L’ENA doit une grande part de sa création à cette guerre qui divise la fonction publique entre résistance et collaboration. Aux yeux des résistants, les élites et leur formation sont pour beaucoup dans la défaite française de 1940. Jean Zay (ancien Ministre de l’Éducation nationale et des Beaux-Arts) dénonce même « le manque de caractère dont ont fait preuve tant de hauts fonctionnaires républicains depuis 1940, la facilité avec laquelle ils ont subi les nouveaux maîtres, assumé sans révolte de conscience toutes les besognes qu’on leur imposait ». Une nouvelle école d’administration représenterait donc, aux yeux des résistants, la reconstruction totale de la fonction publique et l’élévation de son niveau.  

Après la Libération, c’est Michel Debré qui a pour mission de mener à bien la création de l’ENA. Grâce à une ordonnance du Gouvernement provisoire de la République française, présidé par Charles de Gaulle, l’ENA voit finalement le jour le 9 octobre 1945. Cette ordonnance concrétise la démocratisation volontaire du recrutement des hauts fonctionnaires français grâce à la mise en place d’un concours d’accès unique à la fonction publique.
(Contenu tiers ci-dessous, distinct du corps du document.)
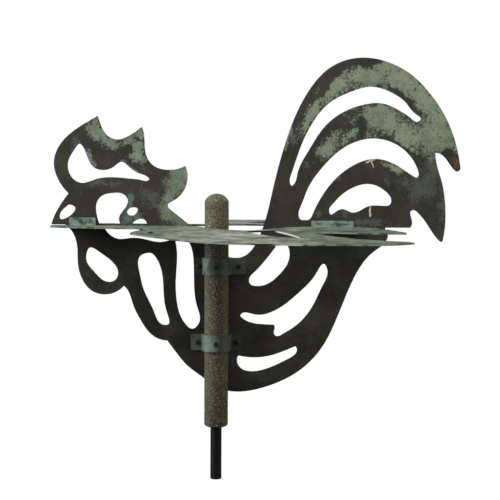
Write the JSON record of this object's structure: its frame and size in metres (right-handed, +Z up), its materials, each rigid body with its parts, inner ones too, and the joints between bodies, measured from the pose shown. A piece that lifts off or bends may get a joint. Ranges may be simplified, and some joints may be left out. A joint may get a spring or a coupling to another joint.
{
  "type": "weather vane",
  "caption": "Rooster weather vane of crossed pierced copper sheets on a textured pipe sleeve that turns freely on a steel spindle rod.",
  "frame": {"origin": "centre of the spindle rod's cut foot, on the spin axis", "axes": "+Z up along the spin axis, the rooster's beak towards -X and its tail towards +X, -Y towards the side that carries the pipe sleeve"},
  "size_m": [0.5706, 0.316, 0.5932],
  "materials": {
    "black_steel": "black, satin",
    "bearing_steel": "polished",
    "bush_bronze": "machined",
    "cast_pipe": "granular, olive brown with pale specks",
    "patinated_sheet": "dark weathered copper with patches of verdigris",
    "plate_sheet": "weathered copper, grey green, soft gloss",
    "strap_copper": "dull grey green copper",
    "dark_fastener": "dark weathered"
  },
  "bodies": {
    "spindle": {"spindle_rod": "black_steel", "thrust_ball": "bearing_steel"},
    "vane": {"thrust_disc": "bearing_steel", "upper_bush": "bush_bronze", "lower_bush": "bush_bronze", "pipe_sleeve": "cast_pipe", "pipe_cap": "cast_pipe", "rooster_profile": "patinated_sheet", "near_wing_plate": "plate_sheet", "far_wing_plate": "plate_sheet", "head_rivets": "plate_sheet", "tail_rivets": "plate_sheet", "upper_strap": "strap_copper", "lower_strap": "strap_copper", "upper_strap_bolts": "dark_fastener", "lower_strap_bolts": "dark_fastener", "upper_strap_washers": "dark_fastener", "lower_strap_washers": "dark_fastener", "upper_strap_nuts": "dark_fastener", "lower_strap_nuts": "dark_fastener", "upper_strap_screw": "dark_fastener", "lower_strap_screw": "dark_fastener"}
  },
  "joints": [
    {"name": "vane_spin", "type": "hinge", "parent": "spindle", "child": "vane", "pos_m": [0, 0, 0.37], "axis": [0, 0, 1], "continuous": true}
  ]
}
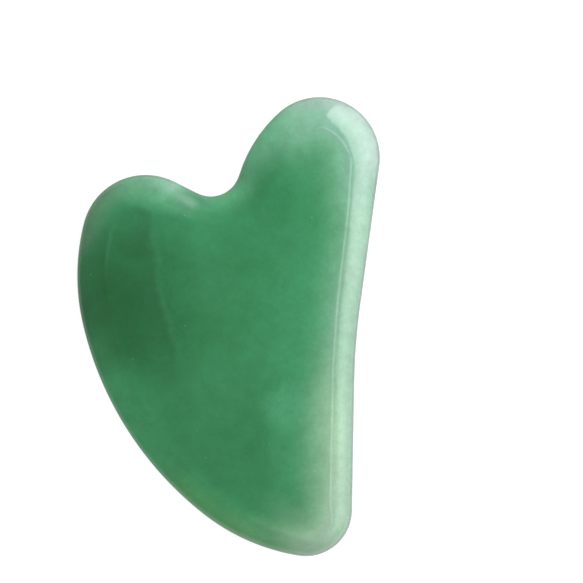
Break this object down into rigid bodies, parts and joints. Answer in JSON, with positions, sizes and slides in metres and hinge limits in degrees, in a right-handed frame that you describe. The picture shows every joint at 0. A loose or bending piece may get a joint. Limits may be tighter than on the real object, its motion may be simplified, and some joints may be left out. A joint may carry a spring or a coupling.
{
  "type": "gua sha scraper",
  "caption": "Flat heart-shaped gua sha scraper of polished green stone, with rounded lobes beside a notch, a long bulging edge, a hollowed edge and a blunt tip.",
  "frame": {"origin": "on the back face, under the middle of the length and of the width", "axes": "+Y along the length towards the tall lobe, +X across the width towards the hollow side, +Z out of the front face"},
  "size_m": [0.0554, 0.084, 0.0065],
  "materials": {
    "stone": "polished"
  },
  "bodies": {
    "root": {"scraper": "stone"}
  },
  "joints": []
}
Déjà, en 1945, la volonté de « déparisianniser » la haute fonction publique s’affirme avec la création d’IEP de province et l’ouverture d’un second concours, s’adressant aux fonctionnaires en exercice depuis cinq ans. 

Une institution novatrice  

L’ENA est conçue comme une école « moderne » : elle marginalise les enseignements magistraux et valorise les séminaires, les travaux pratiques et les stages. Ces nouvelles règles heurtent fondamentalement les traditions et la culture des administrations et des grands corps mais sont entièrement assumées par les pères de l’ENA. « Le plus important, et qui répond aux vœux des fondateurs de l’École, est que celle-ci ne donne pas seulement une formation intellectuelle, mais une formation d’homme », estimait le juriste et homme politique René Cassin.  
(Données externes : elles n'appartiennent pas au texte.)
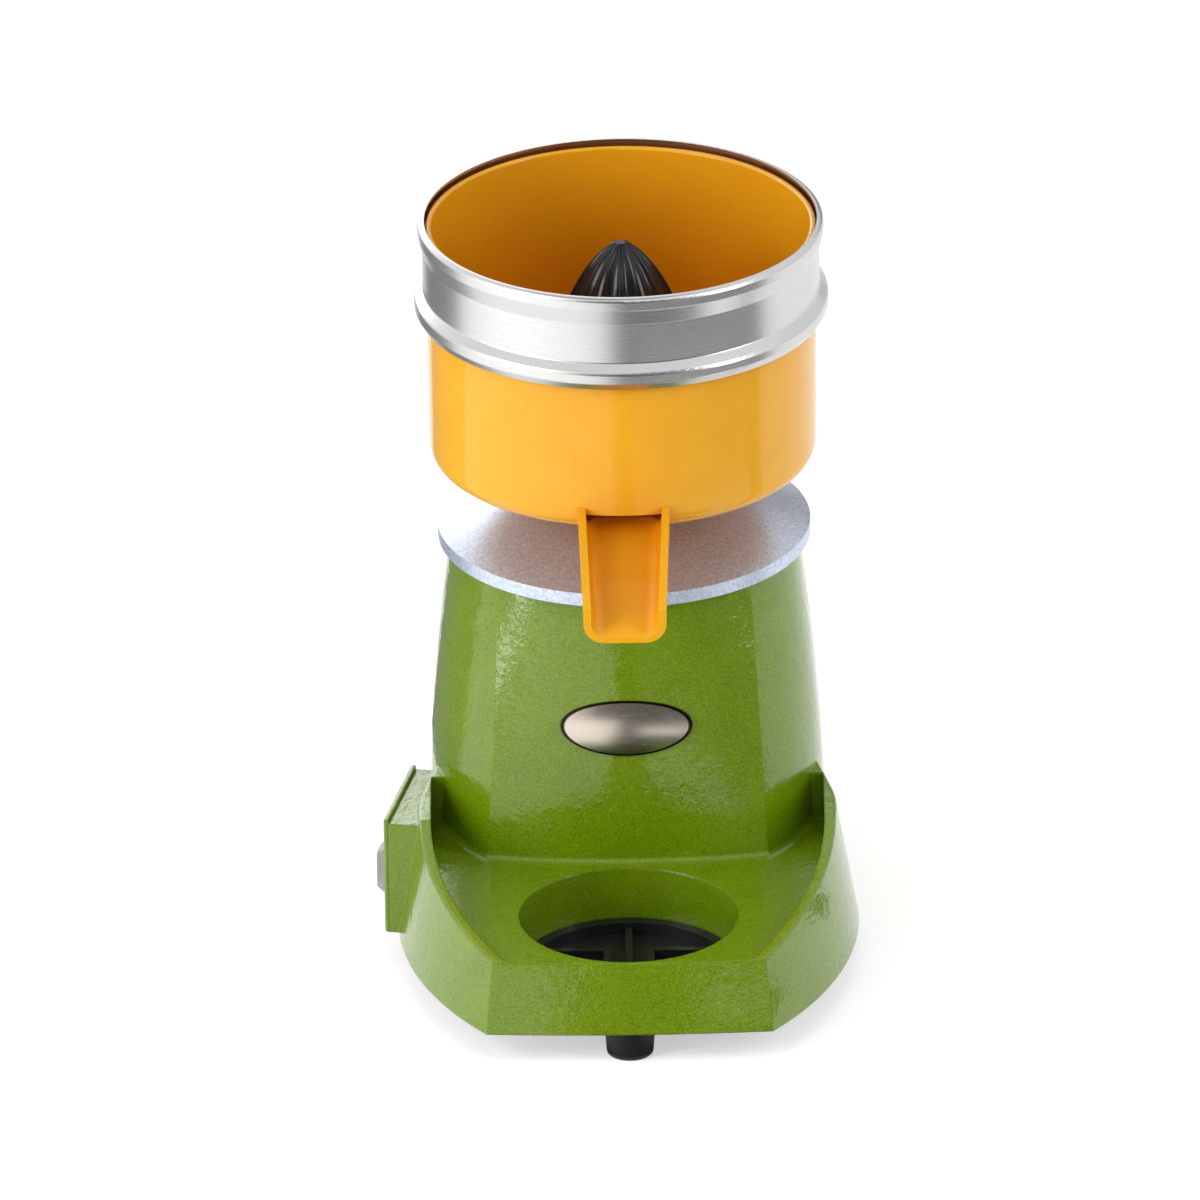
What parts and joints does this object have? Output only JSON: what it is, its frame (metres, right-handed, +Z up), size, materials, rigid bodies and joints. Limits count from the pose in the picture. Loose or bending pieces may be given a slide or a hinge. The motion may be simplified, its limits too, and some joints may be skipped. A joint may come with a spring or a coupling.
{
  "type": "electric citrus juicer",
  "caption": "Motor-driven citrus juicer: cast housing with a cup recess, drip flange, plastic bowl with spout, splash ring, strainer and ribbed reamer.",
  "frame": {"origin": "on the counter, under the middle of the outline's bounding box", "axes": "+Z up, -Y towards the spout and the cup recess (the front), +X to the right as seen from the front"},
  "size_m": [0.2341, 0.3186, 0.35],
  "materials": {
    "green_enamel": "satin sprayed enamel on a cast shell",
    "black_plastic": "fine moulded grain",
    "rubber": "matt",
    "zinc_steel": "zinc plated",
    "cast_aluminium": "turned, lightly satin",
    "spun_aluminium": "spun and brushed",
    "orange_plastic": "glossy moulded",
    "white_plastic": "glossy moulded",
    "smoke_plastic": "dark translucent, polished",
    "clear_boot": "soft, cloudy",
    "bright_steel": "ground",
    "lamination": "laminated sheets",
    "copper": "varnished copper wire",
    "gland_plastic": "moulded",
    "capacitor_shell": "moulded"
  },
  "bodies": {
    "housing": {"housing": "green_enamel", "base_plate": "black_plastic", "front_foot": "rubber", "rear_foot_right": "rubber", "rear_foot_left": "rubber", "foot_screws": "zinc_steel", "base_plate_screws": "zinc_steel", "top_flange": "cast_aluminium", "flange_screws": "zinc_steel", "shaft_seal": "rubber", "upper_bearing_outer": "bright_steel", "lower_bearing_outer": "bright_steel", "upper_bracket": "cast_aluminium", "lower_bracket": "cast_aluminium", "wave_washer": "zinc_steel", "stator_core": "lamination", "stator_windings": "copper", "tie_rods": "zinc_steel", "badge": "spun_aluminium", "switch_plate": "green_enamel", "switch_plate_screws": "zinc_steel", "switch_body": "black_plastic", "switch_boot": "clear_boot", "cable_gland": "gland_plastic", "capacitor": "capacitor_shell", "capacitor_strap": "zinc_steel", "terminal_block": "black_plastic"},
    "rotor": {"drive_shaft": "bright_steel", "drive_pin": "bright_steel", "shaft_clip": "zinc_steel", "upper_bearing_inner": "bright_steel", "lower_bearing_inner": "bright_steel", "rotor_core": "lamination", "cooling_fan": "black_plastic"},
    "reamer": {"reamer": "smoke_plastic"},
    "bowl": {"bowl": "orange_plastic"},
    "strainer": {"strainer": "white_plastic"},
    "splash_ring": {"splash_ring": "spun_aluminium"},
    "rocker": {"rocker": "black_plastic"}
  },
  "joints": [
    {"name": "rotor_spin", "type": "hinge", "parent": "housing", "child": "rotor", "pos_m": [0.00439, 0.05792, 0.2], "axis": [0, 0, 1], "continuous": true},
    {"name": "reamer_lift", "type": "slide", "parent": "rotor", "child": "reamer", "axis": [0, 0, 1], "range_m": [0, 0.15]},
    {"name": "bowl_lift", "type": "slide", "parent": "housing", "child": "bowl", "axis": [0, 0, 1], "range_m": [0, 0.08]},
    {"name": "strainer_lift", "type": "slide", "parent": "bowl", "child": "strainer", "axis": [0, 0, 1], "range_m": [0, 0.05]},
    {"name": "ring_lift", "type": "slide", "parent": "bowl", "child": "splash_ring", "axis": [0, 0, 1], "range_m": [0, 0.06]},
    {"name": "rocker_tilt", "type": "hinge", "parent": "housing", "child": "rocker", "pos_m": [-0.1068, -0.01845, 0.0405], "axis": [-0.2079, -0.9781, 0], "range_deg": [-16, 0]}
  ],
  "couplings": [
    {"joint": "bowl_lift", "follows": "reamer_lift", "ratio": 0.5},
    {"joint": "strainer_lift", "follows": "reamer_lift", "ratio": 0.3}
  ]
}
Au-delà de l’aspect novateur de l’enseignement et des valeurs promulguées, le gouvernement fait en sorte de mettre fin au recrutement massif de Parisiens, grâce aux décrets de 1945 qui créent des IEPs à Strasbourg et à Lyon. De plus, une (timide) mixité sociale s’observe dès les débuts de l’ENA : on comptait 5% de fils de paysans et d’ouvriers parmi les reçus au premier concours et 10% au second concours.  

70 ans après : une démocratisation (trop) légère  

70 ans plus tard l’ENA n’a toujours pas réussi à démocratiser la haute fonction publique. Il est vrai que la fonction publique a été décloisonnée par la suppression des concours des grands corps et des ministères. Mais cela n’a pas empêché d’observer une hiérarchisation des débouchés. La démocratisation dans le recrutement de la haute fonction publique est incomplète : l’ENA est certes moins parisienne et moins élitiste qu’elle ne l’était en 1945. Mais, comme l’affirmait l’historien Antoine Prost, « la porte de la haute fonction publique ne s’est pas grande ouverte », elle s’est seulement déverrouillée : d’après une étude menée par l’ENA entre 2005 et 2014, puis des chiffres étudiées par Fabrice Larat, rédacteur en chef de la  Revue française d’administration publique, sur 10 ans, seuls 1.6% des élèves de l’ENA avaient un père agriculteur et 4.4%, un père ouvrier.   

En avril 2021, une nouvelle page se tourne : la réforme de la haute fonction publique du président Emmanuel Macron propose le remplacement de l’ENA par l’Institut du service public (ISP) qui devrait poursuivre l’objectif initial de l’École : la sélection de « profils moins déterminés socialement, afin de réconcilier nos concitoyens avec le sommet de l’État et, ce faisant, avec l’action publique », d’après les mots du Président.